§ **DATA LINES**:
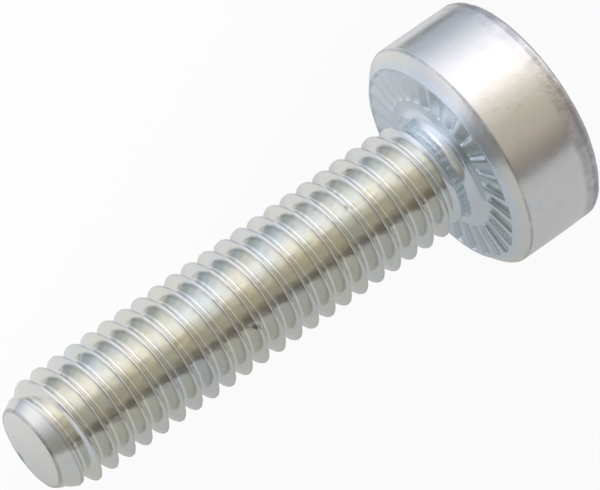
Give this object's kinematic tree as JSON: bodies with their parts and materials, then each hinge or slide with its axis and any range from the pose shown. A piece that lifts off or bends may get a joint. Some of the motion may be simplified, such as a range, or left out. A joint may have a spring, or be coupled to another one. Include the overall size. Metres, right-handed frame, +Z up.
{
  "type": "machine screw",
  "caption": "Low cylindrical head screw with a right-hand metric thread, locking teeth under the head and a six-lobe socket in the top.",
  "frame": {"origin": "centre of the bounding box on the level surface that the screw lies on", "axes": "+Z up; +X runs level along the screw from its point to its head; the screw's own axis rises 7.3 degrees above +X"},
  "size_m": [0.0306, 0.012, 0.0124],
  "materials": {
    "zinc": "bright zinc plate, clear passivated, faintly yellow"
  },
  "bodies": {
    "root": {"screw": "zinc"}
  },
  "joints": []
}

§ **EXERCISE INSTRUCTIONS**: Make an exact copy of every line in the data.

§ **ANSWER TO THIS TASK**:
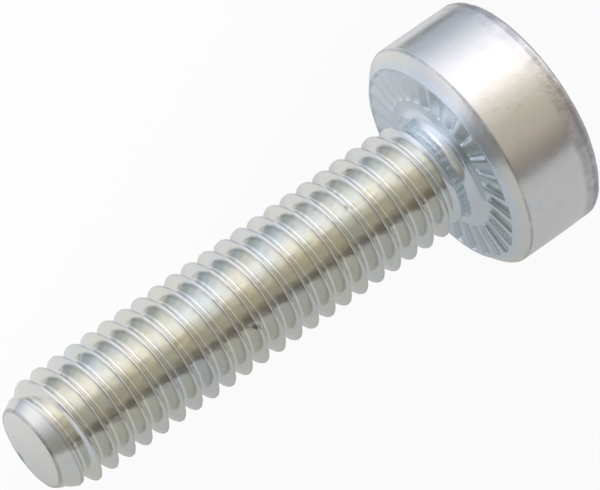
Give this object's kinematic tree as JSON: bodies with their parts and materials, then each hinge or slide with its axis and any range from the pose shown. A piece that lifts off or bends may get a joint. Some of the motion may be simplified, such as a range, or left out. A joint may have a spring, or be coupled to another one. Include the overall size. Metres, right-handed frame, +Z up.
{
  "type": "machine screw",
  "caption": "Low cylindrical head screw with a right-hand metric thread, locking teeth under the head and a six-lobe socket in the top.",
  "frame": {"origin": "centre of the bounding box on the level surface that the screw lies on", "axes": "+Z up; +X runs level along the screw from its point to its head; the screw's own axis rises 7.3 degrees above +X"},
  "size_m": [0.0306, 0.012, 0.0124],
  "materials": {
    "zinc": "bright zinc plate, clear passivated, faintly yellow"
  },
  "bodies": {
    "root": {"screw": "zinc"}
  },
  "joints": []
}